▶ Given problem:
Reproduce all of the data exactly, with no line skipped.

▶ Data extract:
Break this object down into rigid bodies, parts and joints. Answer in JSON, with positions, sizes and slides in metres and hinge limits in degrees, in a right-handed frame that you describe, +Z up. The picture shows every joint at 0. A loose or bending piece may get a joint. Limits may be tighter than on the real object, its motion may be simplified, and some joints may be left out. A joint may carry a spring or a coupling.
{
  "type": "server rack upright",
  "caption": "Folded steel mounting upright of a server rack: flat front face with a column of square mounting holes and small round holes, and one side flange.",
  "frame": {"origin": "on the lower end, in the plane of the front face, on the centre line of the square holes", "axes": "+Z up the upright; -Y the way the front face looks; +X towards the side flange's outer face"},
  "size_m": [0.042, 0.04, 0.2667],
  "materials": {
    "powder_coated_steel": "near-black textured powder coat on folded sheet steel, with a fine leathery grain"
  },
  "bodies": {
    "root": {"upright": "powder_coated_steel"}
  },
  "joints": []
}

▶ Exercise solution:
Break this object down into rigid bodies, parts and joints. Answer in JSON, with positions, sizes and slides in metres and hinge limits in degrees, in a right-handed frame that you describe, +Z up. The picture shows every joint at 0. A loose or bending piece may get a joint. Limits may be tighter than on the real object, its motion may be simplified, and some joints may be left out. A joint may carry a spring or a coupling.
{
  "type": "server rack upright",
  "caption": "Folded steel mounting upright of a server rack: flat front face with a column of square mounting holes and small round holes, and one side flange.",
  "frame": {"origin": "on the lower end, in the plane of the front face, on the centre line of the square holes", "axes": "+Z up the upright; -Y the way the front face looks; +X towards the side flange's outer face"},
  "size_m": [0.042, 0.04, 0.2667],
  "materials": {
    "powder_coated_steel": "near-black textured powder coat on folded sheet steel, with a fine leathery grain"
  },
  "bodies": {
    "root": {"upright": "powder_coated_steel"}
  },
  "joints": []
}